Disaster narratives often point out to what they call the domain of amnesia. After a bit of acrimony and a touch of nitpicking, society and state settle down to a period of normalcy, as if nothing had happened, as if pain and suffering belonged to a parallel life. There is little follow up, no real attempt to use repair to create reform. It is almost as if amnesia is the preferred state and the only memory one has is a few anecdotes. It is time disasters are linked to development and climate change, otherwise we are guaranteeing the reproduction of such tragedies. The sadness is what we need in policy and planning: a society that cares. Heroism is a desperate answer of a society that cannot plan or think about its future. A caring society might be more humane than a purely heroic one.

One is not denying the creativity and power of improvisation. One is enthralled by stories of amphibious seeps first used in World War II returning to perform rescue functions during the devastation. The radio, especially FM, was used in a creatively desperate way to send messages about being marooned. Suddenly the radio, which had been suffering from benign neglect as a secondary toy, acquired a new life. The FM radio virtually played the role of a substitute telephone with FM companies organising volunteers to affected areas.
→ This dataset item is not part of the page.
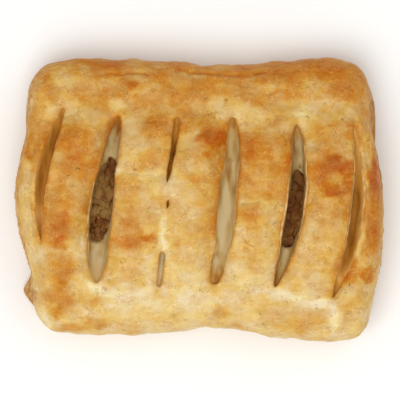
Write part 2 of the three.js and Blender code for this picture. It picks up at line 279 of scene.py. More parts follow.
def crust_height(x, y):
    """Height of the crust over a place, as if no side or end rolled over."""
    arch = CROWN - ARCH_DROP * np.abs(y / ARCH_SPAN) ** ARCH_POWER
    share = clamp01(0.5 + (arch - ROLL_TOP) / (2 * CREASE_FILLET))
    height = ROLL_TOP + (arch - ROLL_TOP) * share + CREASE_FILLET * share * (1 - share)
    long_fall = LONG_FALL * (x / LONG_SPAN) ** 2
    over_end = smoothstep(END_FALL_FROM, END_FALL_TO, np.abs(x))
    end_fall = END_FALL * over_end * (1 - np.abs(y) / END_FALL_FADE)
    return height - long_fall - end_fall - droop(x, y) + swell(x, y)


def end_reach(end, y, z):
    """How far a cut end reaches from the middle, over the place y, z."""
    strip, strip_at, strip_span = end.strip
    flap, flap_at, flap_span = end.flap
    bulge = strip * bent(y - strip_at, strip_span) * bell(z - STRIP_HEIGHT, STRIP_TALL)
    tear = flap * bell(y - flap_at, flap_span) * bell(z, FLAP_TALL)
    hollow = HOLLOW_DEPTH * bell(z - HOLLOW_HEIGHT, HOLLOW_TALL)
    return end.stand + end.slant * y + bulge + tear - hollow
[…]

Yet the innovation of civil society and the heroism of individuals and the community hid the fact that the state had failed to respond. One saw little of the functionaries of the state or political parties. It was as if they had decided that there was little that was political. Party protest and concerns of the vulnerable behave like two different worlds and even disasters fail to make them meet.

What one needs now is a civil society audit of the disaster and the evaluation of responses to it. One has to have narratives of lives and livelihoods lost, homes destroyed and the nature of state response. Democracy has to come alive to make disasters a part of the institutional rules of the game. Otherwise, all one adds is a cynical selfishness which does little to minimise suffering.